↓

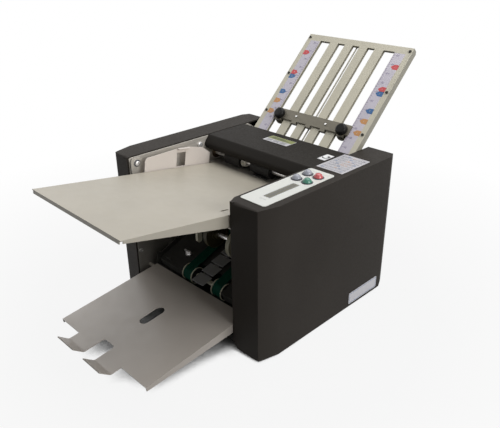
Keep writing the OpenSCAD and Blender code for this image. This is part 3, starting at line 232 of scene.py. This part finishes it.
M = {
    "charcoal_paint": leather("charcoal_paint", (0.035, 0.0305, 0.0265), 0.48, 0.05),
    "beige_paint": painted("beige_paint", (0.455, 0.42, 0.35), 0.36, depth=0.06, vary=0.04),
    "tray_paint": painted("tray_paint", (0.43, 0.39, 0.35), 0.34, depth=0.03, vary=0.03),
    # The fold plate's side flanges get painted shade at half brightness.
    "plate_paint": painted("plate_paint", (0.62, 0.585, 0.47), 0.34, depth=0.05, side_shade=0.5),
    "plate_steel": brushed("plate_steel", (0.52, 0.49, 0.44), 0.42, (1, 1, 9), metal=0.35,
                           low_part=0.42),
    "guide_paint": painted("guide_paint", (0.68, 0.62, 0.57), 0.34, depth=0.05, vary=0.04),
    "lid_paint": leather("lid_paint", (0.025, 0.0225, 0.020), 0.55, 0.05),
    "dark_steel": painted("dark_steel", (0.040, 0.039, 0.035), 0.5, depth=0.3, gloss=0.12),
    "bright_steel": brushed("bright_steel", (0.80, 0.79, 0.78), 0.28, (9, 1, 1), metal=0.65),
    "stop_metal": brushed("stop_metal", (0.165, 0.15, 0.115), 0.40, (1, 6, 6), metal=0.35),
    "roller_rubber": moulded("roller_rubber", (0.030, 0.029, 0.028), 0.62, vary=0.15, gloss=0.25),
    "black_rubber": moulded("black_rubber", (0.020, 0.020, 0.020), 0.7, vary=0.15, gloss=0.25),
    "belt_green": woven("belt_green", (0.001, 0.040, 0.024), 0.6),
    "black_plastic": moulded("black_plastic", (0.010, 0.0098, 0.009), 0.30, gloss=0.14),
    "cream_plastic": moulded("cream_plastic", (0.66, 0.64, 0.50), 0.4, through=0.15),
    # A lighter copy of cream_plastic for the feed collars: painted light against the shade under the top cover.
    "cream_plastic_painted_light": moulded("cream_plastic_painted_light", (0.86, 0.84, 0.76), 0.35, through=0.1),
    # A darker copy of cream_plastic for the right stacker wheel: painted shade.
    "cream_plastic_painted_shade": moulded("cream_plastic_painted_shade", (0.42, 0.41, 0.31), 0.4, gloss=0.3),
    "bed_plastic": moulded("bed_plastic", (0.28, 0.28, 0.28), 0.45, gloss=0.25),
    "membrane": moulded("membrane", (0.72, 0.73, 0.69), 0.34, vary=0.02),
    # The left stacker wheel: dark brown, darkened further as painted shade of the feed table.
    "wheel_brown": moulded("wheel_brown", (0.040, 0.035, 0.018), 0.5, vary=0.12, gloss=0.2),
    "display_glass": moulded("display_glass", (0.135, 0.13, 0.09), 0.2, coat=0.1),
    "scale_film": moulded("scale_film", (0.60, 0.565, 0.64), 0.3, coat=0.3, vary=0.03),
    "label_film": moulded("label_film", (0.58, 0.57, 0.60), 0.33, coat=0.3, vary=0.03),
    "button_green": moulded("button_green", (0.020, 0.190, 0.120), 0.2, coat=0.5),
    "button_red": moulded("button_red", (0.52, 0.07, 0.075), 0.2, coat=0.5),
    "button_grey": moulded("button_grey", (0.30, 0.31, 0.36), 0.2, coat=0.5),
    "board_green": laminate("board_green", (0.010, 0.090, 0.035)),
    # Dark bronze; part of the darkness is painted shade of the top cover.
    "bush_bronze": brushed("bush_bronze", (0.13, 0.095, 0.06), 0.45, (1, 6, 6)),
    "ink_dark": moulded("ink_dark", (0.05, 0.05, 0.06), 0.5),
    "ink_violet": moulded("ink_violet", (0.24, 0.20, 0.34), 0.45),
    "ink_red": moulded("ink_red", (0.62, 0.07, 0.08), 0.35),
    "ink_blue": moulded("ink_blue", (0.03, 0.13, 0.33), 0.35),
    "ink_orange": moulded("ink_orange", (0.58, 0.28, 0.10), 0.35),
    "ink_green": moulded("ink_green", (0.21, 0.235, 0.07), 0.4),
    "ink_white": moulded("ink_white", (0.66, 0.58, 0.52), 0.35),
    "ink_clear": moulded("ink_clear", (0.86, 0.86, 0.87), 0.3),
    "ink_grey": moulded("ink_grey", (0.42, 0.42, 0.47), 0.4),
}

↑

- TASK DIRECTIONS
Repeat the data above exactly.

- THE ANSWER
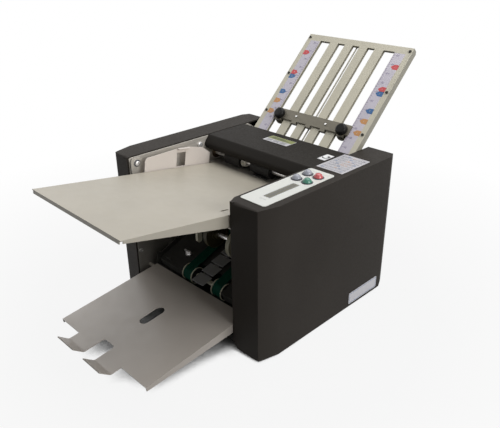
Keep writing the OpenSCAD and Blender code for this image. This is part 3, starting at line 232 of scene.py. This part finishes it.
M = {
    "charcoal_paint": leather("charcoal_paint", (0.035, 0.0305, 0.0265), 0.48, 0.05),
    "beige_paint": painted("beige_paint", (0.455, 0.42, 0.35), 0.36, depth=0.06, vary=0.04),
    "tray_paint": painted("tray_paint", (0.43, 0.39, 0.35), 0.34, depth=0.03, vary=0.03),
    # The fold plate's side flanges get painted shade at half brightness.
    "plate_paint": painted("plate_paint", (0.62, 0.585, 0.47), 0.34, depth=0.05, side_shade=0.5),
    "plate_steel": brushed("plate_steel", (0.52, 0.49, 0.44), 0.42, (1, 1, 9), metal=0.35,
                           low_part=0.42),
    "guide_paint": painted("guide_paint", (0.68, 0.62, 0.57), 0.34, depth=0.05, vary=0.04),
    "lid_paint": leather("lid_paint", (0.025, 0.0225, 0.020), 0.55, 0.05),
    "dark_steel": painted("dark_steel", (0.040, 0.039, 0.035), 0.5, depth=0.3, gloss=0.12),
    "bright_steel": brushed("bright_steel", (0.80, 0.79, 0.78), 0.28, (9, 1, 1), metal=0.65),
    "stop_metal": brushed("stop_metal", (0.165, 0.15, 0.115), 0.40, (1, 6, 6), metal=0.35),
    "roller_rubber": moulded("roller_rubber", (0.030, 0.029, 0.028), 0.62, vary=0.15, gloss=0.25),
    "black_rubber": moulded("black_rubber", (0.020, 0.020, 0.020), 0.7, vary=0.15, gloss=0.25),
    "belt_green": woven("belt_green", (0.001, 0.040, 0.024), 0.6),
    "black_plastic": moulded("black_plastic", (0.010, 0.0098, 0.009), 0.30, gloss=0.14),
    "cream_plastic": moulded("cream_plastic", (0.66, 0.64, 0.50), 0.4, through=0.15),
    # A lighter copy of cream_plastic for the feed collars: painted light against the shade under the top cover.
    "cream_plastic_painted_light": moulded("cream_plastic_painted_light", (0.86, 0.84, 0.76), 0.35, through=0.1),
    # A darker copy of cream_plastic for the right stacker wheel: painted shade.
    "cream_plastic_painted_shade": moulded("cream_plastic_painted_shade", (0.42, 0.41, 0.31), 0.4, gloss=0.3),
    "bed_plastic": moulded("bed_plastic", (0.28, 0.28, 0.28), 0.45, gloss=0.25),
    "membrane": moulded("membrane", (0.72, 0.73, 0.69), 0.34, vary=0.02),
    # The left stacker wheel: dark brown, darkened further as painted shade of the feed table.
    "wheel_brown": moulded("wheel_brown", (0.040, 0.035, 0.018), 0.5, vary=0.12, gloss=0.2),
    "display_glass": moulded("display_glass", (0.135, 0.13, 0.09), 0.2, coat=0.1),
    "scale_film": moulded("scale_film", (0.60, 0.565, 0.64), 0.3, coat=0.3, vary=0.03),
    "label_film": moulded("label_film", (0.58, 0.57, 0.60), 0.33, coat=0.3, vary=0.03),
    "button_green": moulded("button_green", (0.020, 0.190, 0.120), 0.2, coat=0.5),
    "button_red": moulded("button_red", (0.52, 0.07, 0.075), 0.2, coat=0.5),
    "button_grey": moulded("button_grey", (0.30, 0.31, 0.36), 0.2, coat=0.5),
    "board_green": laminate("board_green", (0.010, 0.090, 0.035)),
    # Dark bronze; part of the darkness is painted shade of the top cover.
    "bush_bronze": brushed("bush_bronze", (0.13, 0.095, 0.06), 0.45, (1, 6, 6)),
    "ink_dark": moulded("ink_dark", (0.05, 0.05, 0.06), 0.5),
    "ink_violet": moulded("ink_violet", (0.24, 0.20, 0.34), 0.45),
    "ink_red": moulded("ink_red", (0.62, 0.07, 0.08), 0.35),
    "ink_blue": moulded("ink_blue", (0.03, 0.13, 0.33), 0.35),
    "ink_orange": moulded("ink_orange", (0.58, 0.28, 0.10), 0.35),
    "ink_green": moulded("ink_green", (0.21, 0.235, 0.07), 0.4),
    "ink_white": moulded("ink_white", (0.66, 0.58, 0.52), 0.35),
    "ink_clear": moulded("ink_clear", (0.86, 0.86, 0.87), 0.3),
    "ink_grey": moulded("ink_grey", (0.42, 0.42, 0.47), 0.4),
}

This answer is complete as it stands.